Start of INFORMATION SHOWN

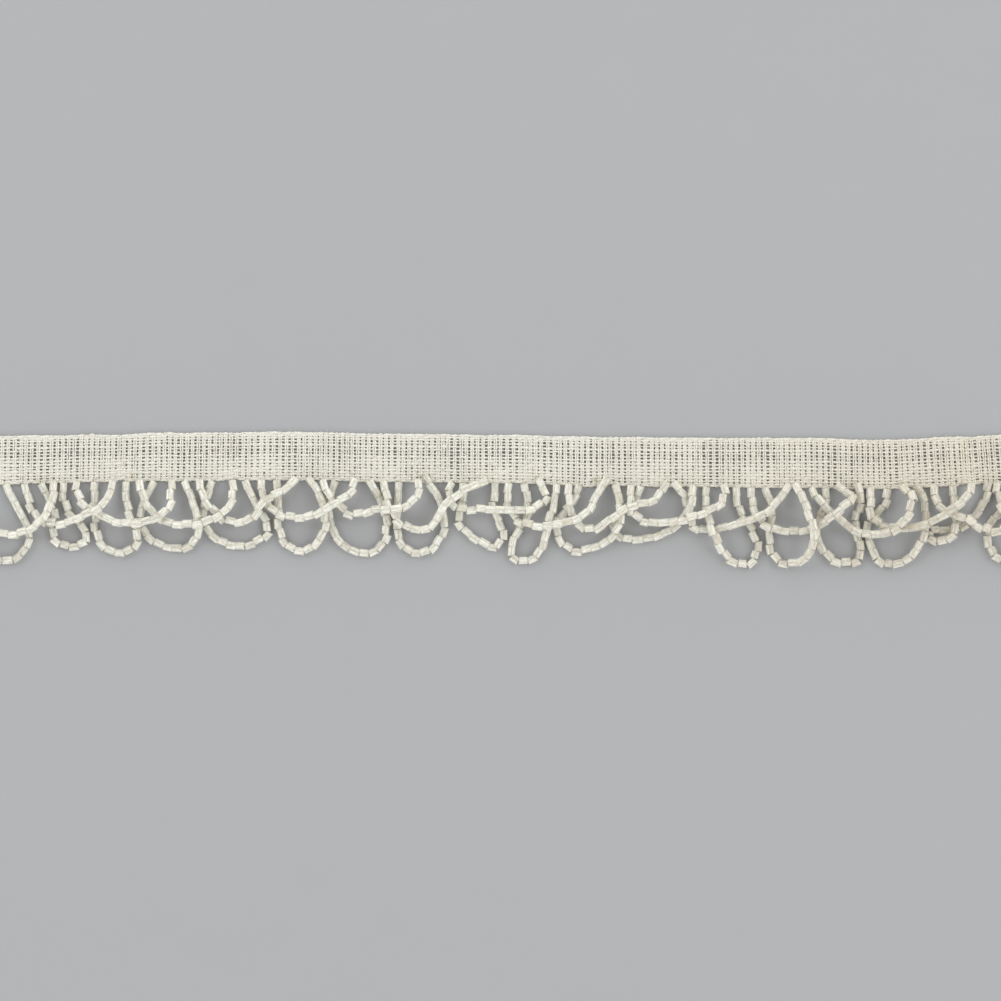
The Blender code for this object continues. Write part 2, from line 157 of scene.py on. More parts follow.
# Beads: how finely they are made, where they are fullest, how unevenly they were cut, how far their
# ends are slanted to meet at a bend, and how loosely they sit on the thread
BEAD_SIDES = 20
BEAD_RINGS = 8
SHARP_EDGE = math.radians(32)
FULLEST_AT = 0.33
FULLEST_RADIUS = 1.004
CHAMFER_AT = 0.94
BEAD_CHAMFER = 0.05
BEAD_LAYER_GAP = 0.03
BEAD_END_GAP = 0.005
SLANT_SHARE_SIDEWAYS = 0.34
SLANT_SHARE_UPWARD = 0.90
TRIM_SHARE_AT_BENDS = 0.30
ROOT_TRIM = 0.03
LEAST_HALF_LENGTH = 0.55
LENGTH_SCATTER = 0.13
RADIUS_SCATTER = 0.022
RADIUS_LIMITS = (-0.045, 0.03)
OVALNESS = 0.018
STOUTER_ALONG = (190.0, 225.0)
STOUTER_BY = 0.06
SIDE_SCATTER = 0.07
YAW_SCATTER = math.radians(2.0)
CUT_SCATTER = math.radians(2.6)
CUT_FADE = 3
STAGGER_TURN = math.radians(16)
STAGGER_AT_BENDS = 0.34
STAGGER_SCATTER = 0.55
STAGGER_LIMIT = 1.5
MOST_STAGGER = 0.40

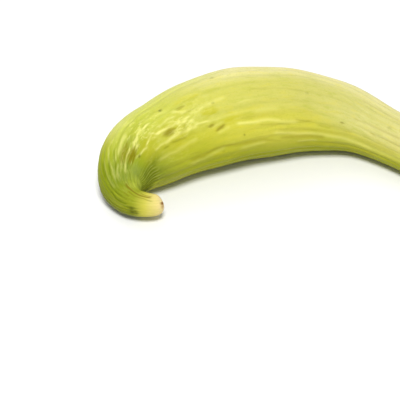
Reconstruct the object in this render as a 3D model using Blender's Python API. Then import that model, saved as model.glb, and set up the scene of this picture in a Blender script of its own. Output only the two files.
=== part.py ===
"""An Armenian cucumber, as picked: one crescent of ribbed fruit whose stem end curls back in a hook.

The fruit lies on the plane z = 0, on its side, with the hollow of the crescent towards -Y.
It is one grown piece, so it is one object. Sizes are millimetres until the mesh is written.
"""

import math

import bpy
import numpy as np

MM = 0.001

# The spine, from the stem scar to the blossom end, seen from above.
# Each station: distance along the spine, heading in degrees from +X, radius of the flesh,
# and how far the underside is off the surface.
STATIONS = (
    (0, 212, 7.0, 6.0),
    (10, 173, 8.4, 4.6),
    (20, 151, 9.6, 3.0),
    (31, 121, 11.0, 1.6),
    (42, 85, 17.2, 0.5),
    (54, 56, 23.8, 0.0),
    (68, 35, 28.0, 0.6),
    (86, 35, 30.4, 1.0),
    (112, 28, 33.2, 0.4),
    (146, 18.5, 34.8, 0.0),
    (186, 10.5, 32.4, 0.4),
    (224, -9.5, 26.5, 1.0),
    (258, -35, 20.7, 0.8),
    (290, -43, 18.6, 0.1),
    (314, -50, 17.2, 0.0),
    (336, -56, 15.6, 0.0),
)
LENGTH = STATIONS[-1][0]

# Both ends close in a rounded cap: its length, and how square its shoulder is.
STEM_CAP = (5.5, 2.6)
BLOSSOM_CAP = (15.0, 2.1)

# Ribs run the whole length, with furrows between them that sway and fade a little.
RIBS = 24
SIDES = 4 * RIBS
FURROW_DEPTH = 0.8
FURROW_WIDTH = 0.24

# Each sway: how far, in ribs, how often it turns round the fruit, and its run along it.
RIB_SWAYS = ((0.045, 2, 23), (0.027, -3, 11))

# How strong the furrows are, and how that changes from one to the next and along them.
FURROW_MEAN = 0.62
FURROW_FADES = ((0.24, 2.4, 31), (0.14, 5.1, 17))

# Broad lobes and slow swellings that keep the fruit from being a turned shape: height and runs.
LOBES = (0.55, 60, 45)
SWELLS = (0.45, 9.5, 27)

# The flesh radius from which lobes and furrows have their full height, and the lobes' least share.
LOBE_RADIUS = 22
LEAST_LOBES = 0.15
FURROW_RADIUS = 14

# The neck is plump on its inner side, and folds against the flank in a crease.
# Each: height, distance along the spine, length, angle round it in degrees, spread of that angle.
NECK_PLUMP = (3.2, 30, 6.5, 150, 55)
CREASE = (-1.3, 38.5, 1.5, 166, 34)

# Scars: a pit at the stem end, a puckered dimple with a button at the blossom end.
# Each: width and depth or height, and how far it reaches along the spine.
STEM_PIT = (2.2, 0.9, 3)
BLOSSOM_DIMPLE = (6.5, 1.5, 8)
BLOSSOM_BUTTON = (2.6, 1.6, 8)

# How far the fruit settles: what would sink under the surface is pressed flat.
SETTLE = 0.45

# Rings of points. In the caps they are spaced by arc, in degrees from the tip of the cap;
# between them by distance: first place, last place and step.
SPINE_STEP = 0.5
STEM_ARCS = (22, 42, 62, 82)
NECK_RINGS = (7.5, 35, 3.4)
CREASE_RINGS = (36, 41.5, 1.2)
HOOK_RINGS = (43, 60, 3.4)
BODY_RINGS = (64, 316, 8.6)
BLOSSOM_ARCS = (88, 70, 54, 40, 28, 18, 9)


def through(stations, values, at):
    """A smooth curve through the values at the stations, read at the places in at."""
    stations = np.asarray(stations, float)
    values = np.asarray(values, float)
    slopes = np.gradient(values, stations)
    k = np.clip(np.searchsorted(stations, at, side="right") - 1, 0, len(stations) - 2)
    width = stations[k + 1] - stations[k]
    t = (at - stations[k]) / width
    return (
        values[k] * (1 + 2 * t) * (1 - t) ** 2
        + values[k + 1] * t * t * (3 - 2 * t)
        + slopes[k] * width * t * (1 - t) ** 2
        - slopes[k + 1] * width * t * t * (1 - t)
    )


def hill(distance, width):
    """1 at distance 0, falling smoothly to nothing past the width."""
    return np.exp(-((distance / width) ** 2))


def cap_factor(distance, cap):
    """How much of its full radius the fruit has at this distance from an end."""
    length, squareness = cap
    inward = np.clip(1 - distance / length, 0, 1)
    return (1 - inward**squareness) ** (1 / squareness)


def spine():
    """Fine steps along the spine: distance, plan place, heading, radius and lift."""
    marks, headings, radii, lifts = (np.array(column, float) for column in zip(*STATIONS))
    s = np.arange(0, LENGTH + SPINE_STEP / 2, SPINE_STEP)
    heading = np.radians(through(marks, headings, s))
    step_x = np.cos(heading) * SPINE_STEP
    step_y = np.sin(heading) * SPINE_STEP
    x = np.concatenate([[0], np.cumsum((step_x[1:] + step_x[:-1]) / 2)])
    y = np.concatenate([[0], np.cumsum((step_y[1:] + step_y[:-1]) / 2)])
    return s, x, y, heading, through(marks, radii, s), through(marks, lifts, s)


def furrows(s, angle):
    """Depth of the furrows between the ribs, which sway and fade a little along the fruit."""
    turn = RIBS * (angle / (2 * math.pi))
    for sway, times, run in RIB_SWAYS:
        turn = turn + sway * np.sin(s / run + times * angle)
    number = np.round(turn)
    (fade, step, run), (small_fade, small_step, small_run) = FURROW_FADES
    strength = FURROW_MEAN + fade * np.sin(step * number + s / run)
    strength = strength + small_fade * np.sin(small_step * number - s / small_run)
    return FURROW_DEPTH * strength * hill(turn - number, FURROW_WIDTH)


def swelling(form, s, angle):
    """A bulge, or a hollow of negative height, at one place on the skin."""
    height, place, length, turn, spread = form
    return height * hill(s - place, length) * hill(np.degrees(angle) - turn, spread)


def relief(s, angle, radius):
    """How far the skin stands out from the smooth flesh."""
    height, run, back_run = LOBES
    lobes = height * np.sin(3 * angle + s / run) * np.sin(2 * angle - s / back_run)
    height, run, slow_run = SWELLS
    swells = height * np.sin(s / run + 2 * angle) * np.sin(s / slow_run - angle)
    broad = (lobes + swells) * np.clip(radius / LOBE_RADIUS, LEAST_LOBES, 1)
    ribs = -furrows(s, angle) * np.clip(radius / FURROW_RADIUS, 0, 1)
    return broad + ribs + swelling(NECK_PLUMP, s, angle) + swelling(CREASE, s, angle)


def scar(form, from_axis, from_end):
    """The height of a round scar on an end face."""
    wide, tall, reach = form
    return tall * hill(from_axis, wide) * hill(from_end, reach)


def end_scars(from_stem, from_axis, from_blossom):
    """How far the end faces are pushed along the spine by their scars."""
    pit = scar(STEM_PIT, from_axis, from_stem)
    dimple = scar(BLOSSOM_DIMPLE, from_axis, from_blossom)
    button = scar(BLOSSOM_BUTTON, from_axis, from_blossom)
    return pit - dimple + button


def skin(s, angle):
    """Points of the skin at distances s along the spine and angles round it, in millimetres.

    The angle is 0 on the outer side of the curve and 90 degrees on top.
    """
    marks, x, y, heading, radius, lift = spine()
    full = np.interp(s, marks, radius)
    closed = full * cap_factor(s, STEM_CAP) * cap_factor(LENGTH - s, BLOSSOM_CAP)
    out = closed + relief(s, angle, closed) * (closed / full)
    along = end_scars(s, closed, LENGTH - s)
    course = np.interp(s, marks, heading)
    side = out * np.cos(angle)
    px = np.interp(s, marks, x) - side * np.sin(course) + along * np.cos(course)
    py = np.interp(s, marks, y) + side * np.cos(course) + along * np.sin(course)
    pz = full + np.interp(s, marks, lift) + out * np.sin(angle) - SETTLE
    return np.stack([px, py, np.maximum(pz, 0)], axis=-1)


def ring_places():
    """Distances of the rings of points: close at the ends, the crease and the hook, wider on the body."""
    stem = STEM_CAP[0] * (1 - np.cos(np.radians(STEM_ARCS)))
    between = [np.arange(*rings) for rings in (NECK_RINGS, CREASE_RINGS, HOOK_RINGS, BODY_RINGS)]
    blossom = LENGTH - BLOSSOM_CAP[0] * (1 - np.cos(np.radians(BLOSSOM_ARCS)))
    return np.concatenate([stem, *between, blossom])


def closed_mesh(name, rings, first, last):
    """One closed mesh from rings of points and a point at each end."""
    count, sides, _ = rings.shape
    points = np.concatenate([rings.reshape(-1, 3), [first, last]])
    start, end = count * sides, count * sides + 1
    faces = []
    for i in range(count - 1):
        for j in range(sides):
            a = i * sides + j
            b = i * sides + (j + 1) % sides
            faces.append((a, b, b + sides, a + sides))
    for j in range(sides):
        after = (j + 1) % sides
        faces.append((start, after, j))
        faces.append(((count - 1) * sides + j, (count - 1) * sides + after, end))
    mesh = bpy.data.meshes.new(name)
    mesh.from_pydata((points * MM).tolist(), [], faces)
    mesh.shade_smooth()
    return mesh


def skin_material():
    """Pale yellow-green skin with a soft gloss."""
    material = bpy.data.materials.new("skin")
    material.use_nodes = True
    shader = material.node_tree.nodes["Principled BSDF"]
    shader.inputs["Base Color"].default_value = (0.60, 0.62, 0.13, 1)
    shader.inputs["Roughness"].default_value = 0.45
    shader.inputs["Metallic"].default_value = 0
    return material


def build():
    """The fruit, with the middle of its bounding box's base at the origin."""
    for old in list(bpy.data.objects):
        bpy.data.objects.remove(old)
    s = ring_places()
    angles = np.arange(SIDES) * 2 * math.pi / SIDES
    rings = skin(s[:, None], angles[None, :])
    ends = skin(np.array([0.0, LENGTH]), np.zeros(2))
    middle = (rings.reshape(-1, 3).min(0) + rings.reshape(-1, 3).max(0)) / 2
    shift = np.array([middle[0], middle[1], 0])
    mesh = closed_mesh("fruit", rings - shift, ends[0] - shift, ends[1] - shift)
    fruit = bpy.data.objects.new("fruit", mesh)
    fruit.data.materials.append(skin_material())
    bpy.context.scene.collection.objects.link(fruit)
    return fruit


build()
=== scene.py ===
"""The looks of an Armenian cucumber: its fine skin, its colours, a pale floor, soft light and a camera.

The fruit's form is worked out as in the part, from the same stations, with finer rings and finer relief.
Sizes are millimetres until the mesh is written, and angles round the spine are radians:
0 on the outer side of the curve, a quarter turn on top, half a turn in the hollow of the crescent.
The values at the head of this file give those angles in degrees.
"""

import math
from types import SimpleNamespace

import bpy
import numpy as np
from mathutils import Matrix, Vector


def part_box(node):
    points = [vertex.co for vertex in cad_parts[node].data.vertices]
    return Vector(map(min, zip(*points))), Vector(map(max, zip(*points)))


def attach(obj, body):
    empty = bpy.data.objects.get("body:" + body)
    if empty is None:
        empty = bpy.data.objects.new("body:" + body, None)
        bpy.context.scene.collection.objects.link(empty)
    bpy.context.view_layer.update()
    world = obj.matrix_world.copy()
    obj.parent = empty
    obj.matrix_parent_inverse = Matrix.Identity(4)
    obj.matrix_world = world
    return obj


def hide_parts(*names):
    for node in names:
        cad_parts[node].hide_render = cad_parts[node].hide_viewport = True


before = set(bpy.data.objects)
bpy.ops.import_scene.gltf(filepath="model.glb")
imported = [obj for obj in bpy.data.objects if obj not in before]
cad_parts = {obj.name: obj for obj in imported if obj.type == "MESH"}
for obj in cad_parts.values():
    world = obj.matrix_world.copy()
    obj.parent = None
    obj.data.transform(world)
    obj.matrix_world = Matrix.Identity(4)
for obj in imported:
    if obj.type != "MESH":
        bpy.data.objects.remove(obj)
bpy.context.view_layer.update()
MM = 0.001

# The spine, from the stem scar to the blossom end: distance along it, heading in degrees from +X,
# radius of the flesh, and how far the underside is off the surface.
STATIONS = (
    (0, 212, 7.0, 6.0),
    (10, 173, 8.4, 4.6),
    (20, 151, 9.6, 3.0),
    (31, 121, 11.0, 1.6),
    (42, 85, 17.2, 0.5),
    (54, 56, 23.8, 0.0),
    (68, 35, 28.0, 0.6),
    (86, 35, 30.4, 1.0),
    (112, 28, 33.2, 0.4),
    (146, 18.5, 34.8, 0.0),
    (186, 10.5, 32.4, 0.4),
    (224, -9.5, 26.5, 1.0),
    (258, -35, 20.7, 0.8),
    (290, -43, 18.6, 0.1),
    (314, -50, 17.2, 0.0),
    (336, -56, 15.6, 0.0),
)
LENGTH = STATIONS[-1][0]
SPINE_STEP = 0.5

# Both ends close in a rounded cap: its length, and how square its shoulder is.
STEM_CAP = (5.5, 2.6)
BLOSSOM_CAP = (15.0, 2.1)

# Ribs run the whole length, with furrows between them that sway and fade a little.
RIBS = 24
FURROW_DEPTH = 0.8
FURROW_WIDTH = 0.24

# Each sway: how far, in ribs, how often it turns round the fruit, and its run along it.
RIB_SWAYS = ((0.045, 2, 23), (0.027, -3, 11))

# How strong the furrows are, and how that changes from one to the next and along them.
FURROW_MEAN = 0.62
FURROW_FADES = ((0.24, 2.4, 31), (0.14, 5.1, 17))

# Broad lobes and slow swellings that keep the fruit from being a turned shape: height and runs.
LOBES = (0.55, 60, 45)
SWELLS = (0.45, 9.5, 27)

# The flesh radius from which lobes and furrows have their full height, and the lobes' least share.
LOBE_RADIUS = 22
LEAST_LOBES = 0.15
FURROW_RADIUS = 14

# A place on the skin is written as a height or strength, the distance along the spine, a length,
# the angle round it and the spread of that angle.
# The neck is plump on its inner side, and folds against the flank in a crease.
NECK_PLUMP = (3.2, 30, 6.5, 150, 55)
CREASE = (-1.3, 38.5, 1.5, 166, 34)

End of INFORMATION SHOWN

[TASK DETAILS]: Everything from the line that contains "shift = np.array([middle[0], middle[1], 0])" through the line that contains "and a camera." is to be transcribed exactly, and nothing outside that range.

[RESPONSE]:
    shift = np.array([middle[0], middle[1], 0])
    mesh = closed_mesh("fruit", rings - shift, ends[0] - shift, ends[1] - shift)
    fruit = bpy.data.objects.new("fruit", mesh)
    fruit.data.materials.append(skin_material())
    bpy.context.scene.collection.objects.link(fruit)
    return fruit


build()
=== scene.py ===
"""The looks of an Armenian cucumber: its fine skin, its colours, a pale floor, soft light and a camera.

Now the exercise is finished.